> Supplied records
====
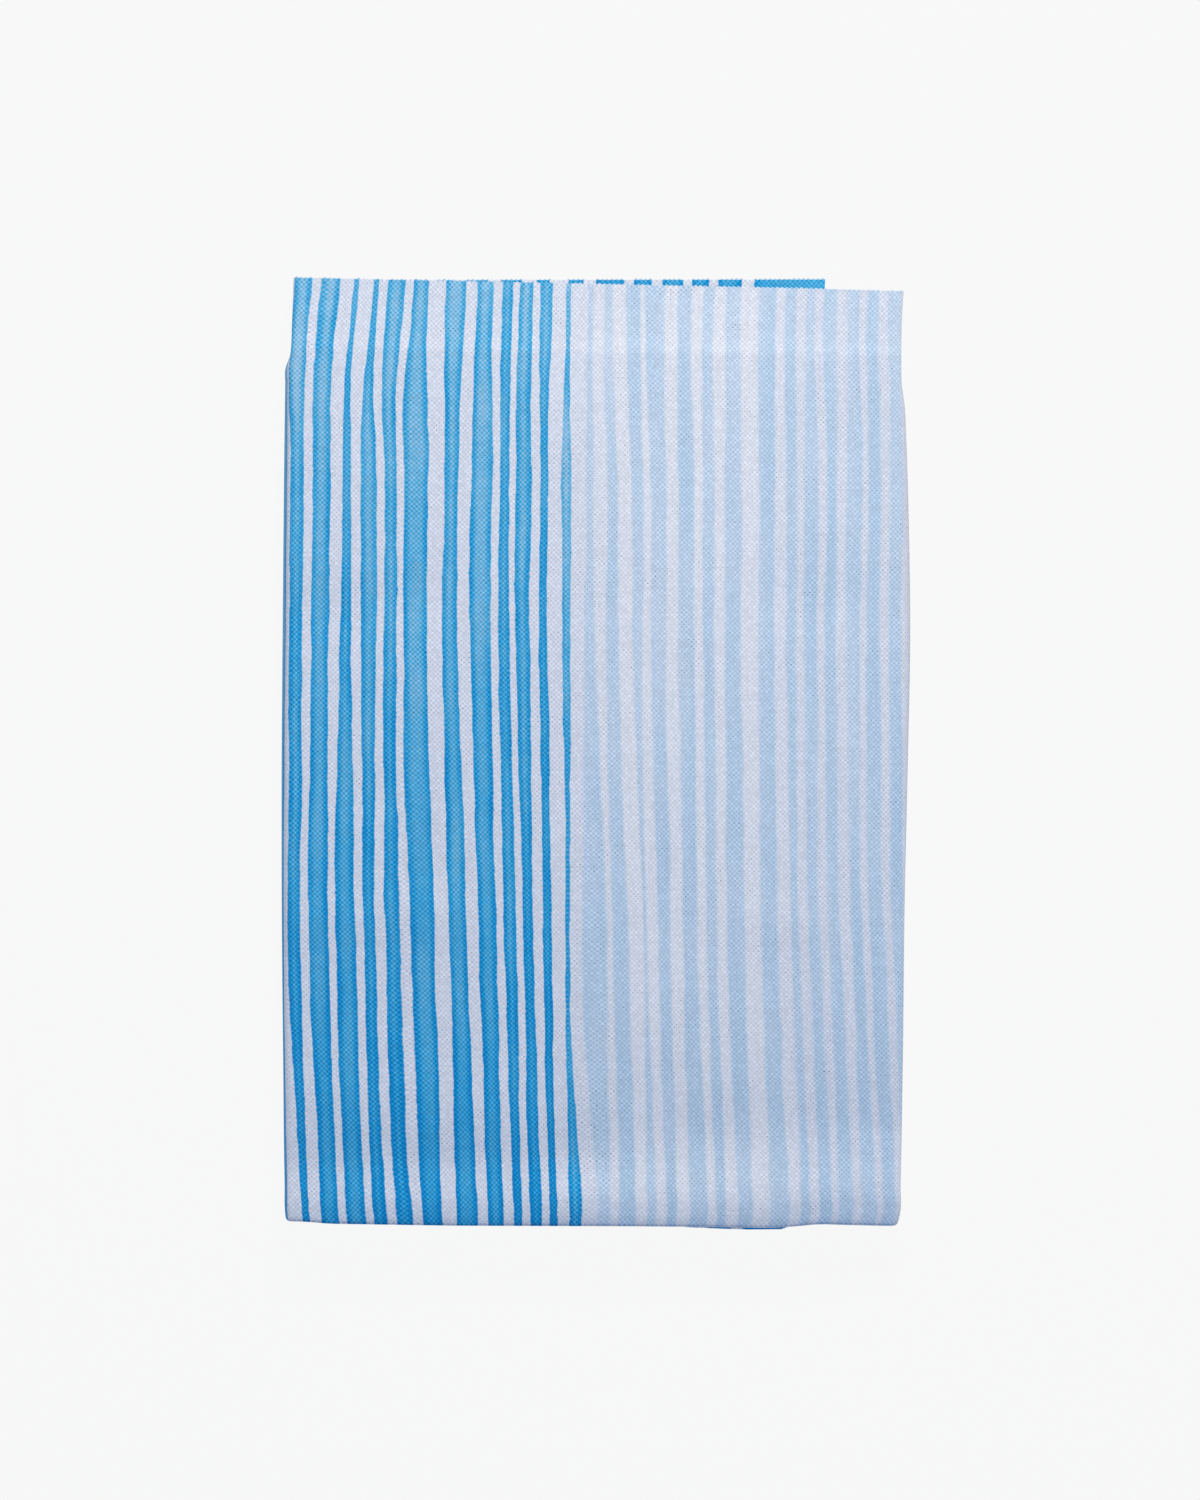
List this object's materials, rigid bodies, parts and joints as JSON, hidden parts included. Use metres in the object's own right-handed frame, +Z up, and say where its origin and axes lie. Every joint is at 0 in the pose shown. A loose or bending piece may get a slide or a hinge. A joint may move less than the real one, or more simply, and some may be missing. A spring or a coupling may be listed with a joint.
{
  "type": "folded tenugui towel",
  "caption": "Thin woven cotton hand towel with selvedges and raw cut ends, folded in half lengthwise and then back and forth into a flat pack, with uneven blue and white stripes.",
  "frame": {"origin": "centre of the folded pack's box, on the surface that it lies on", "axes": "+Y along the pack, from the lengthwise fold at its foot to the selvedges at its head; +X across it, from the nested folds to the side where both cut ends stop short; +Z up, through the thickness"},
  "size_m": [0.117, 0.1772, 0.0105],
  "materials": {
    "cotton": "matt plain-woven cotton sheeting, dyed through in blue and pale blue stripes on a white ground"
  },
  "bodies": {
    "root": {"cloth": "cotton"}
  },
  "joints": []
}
====
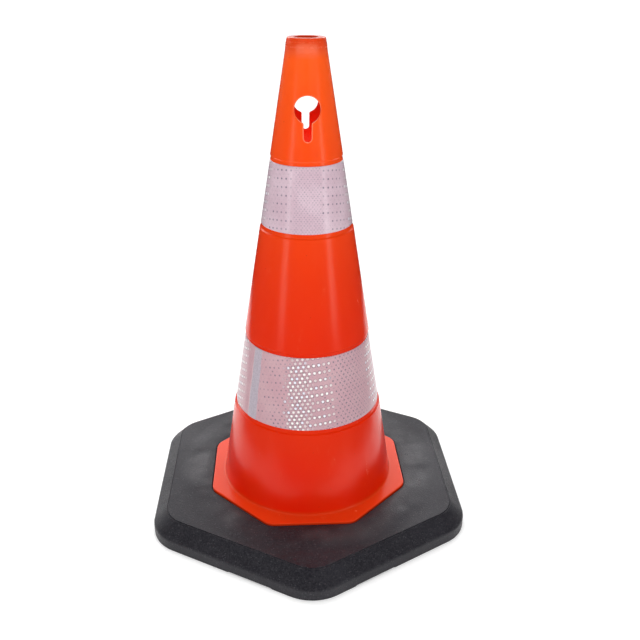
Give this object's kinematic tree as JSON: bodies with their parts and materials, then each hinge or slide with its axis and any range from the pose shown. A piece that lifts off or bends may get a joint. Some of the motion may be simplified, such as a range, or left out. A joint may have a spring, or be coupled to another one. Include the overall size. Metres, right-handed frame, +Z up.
====
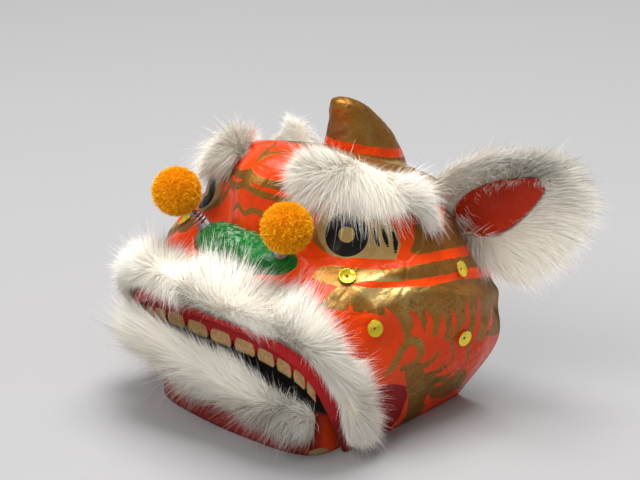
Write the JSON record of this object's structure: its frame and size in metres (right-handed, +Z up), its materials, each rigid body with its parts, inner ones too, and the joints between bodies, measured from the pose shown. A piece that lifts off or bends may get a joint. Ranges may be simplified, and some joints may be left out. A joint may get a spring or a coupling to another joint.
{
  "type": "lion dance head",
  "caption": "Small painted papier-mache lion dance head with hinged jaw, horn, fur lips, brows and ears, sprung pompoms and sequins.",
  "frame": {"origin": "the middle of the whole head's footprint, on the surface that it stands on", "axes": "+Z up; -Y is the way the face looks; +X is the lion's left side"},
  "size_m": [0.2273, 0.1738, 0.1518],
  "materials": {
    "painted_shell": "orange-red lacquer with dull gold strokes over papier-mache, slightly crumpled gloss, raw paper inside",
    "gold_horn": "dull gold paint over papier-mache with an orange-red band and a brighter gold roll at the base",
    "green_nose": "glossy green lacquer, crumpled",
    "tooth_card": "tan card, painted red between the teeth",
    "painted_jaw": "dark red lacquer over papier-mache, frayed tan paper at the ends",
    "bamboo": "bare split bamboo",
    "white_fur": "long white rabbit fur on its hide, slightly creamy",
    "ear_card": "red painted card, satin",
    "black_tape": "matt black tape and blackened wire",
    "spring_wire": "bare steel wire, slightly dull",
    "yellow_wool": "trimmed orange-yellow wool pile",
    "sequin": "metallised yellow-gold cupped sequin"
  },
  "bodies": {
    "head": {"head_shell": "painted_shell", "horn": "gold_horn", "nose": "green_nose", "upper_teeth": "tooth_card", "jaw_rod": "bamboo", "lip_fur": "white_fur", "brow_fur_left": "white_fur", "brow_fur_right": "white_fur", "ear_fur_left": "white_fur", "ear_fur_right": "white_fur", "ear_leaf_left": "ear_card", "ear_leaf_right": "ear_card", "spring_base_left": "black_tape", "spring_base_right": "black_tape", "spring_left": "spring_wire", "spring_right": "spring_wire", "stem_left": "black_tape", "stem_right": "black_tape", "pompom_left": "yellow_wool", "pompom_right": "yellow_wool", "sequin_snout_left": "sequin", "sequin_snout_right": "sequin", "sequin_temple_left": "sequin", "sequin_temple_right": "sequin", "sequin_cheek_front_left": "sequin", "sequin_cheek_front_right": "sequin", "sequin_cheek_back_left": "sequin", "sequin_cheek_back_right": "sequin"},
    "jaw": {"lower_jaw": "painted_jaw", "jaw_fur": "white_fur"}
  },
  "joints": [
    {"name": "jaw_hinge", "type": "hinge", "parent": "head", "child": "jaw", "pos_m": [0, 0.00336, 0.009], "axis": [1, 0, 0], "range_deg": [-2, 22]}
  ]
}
====
> Aim
Lines containing the word "between" are to be counted in the listing; state their number alone.

> Solution to the exercise
2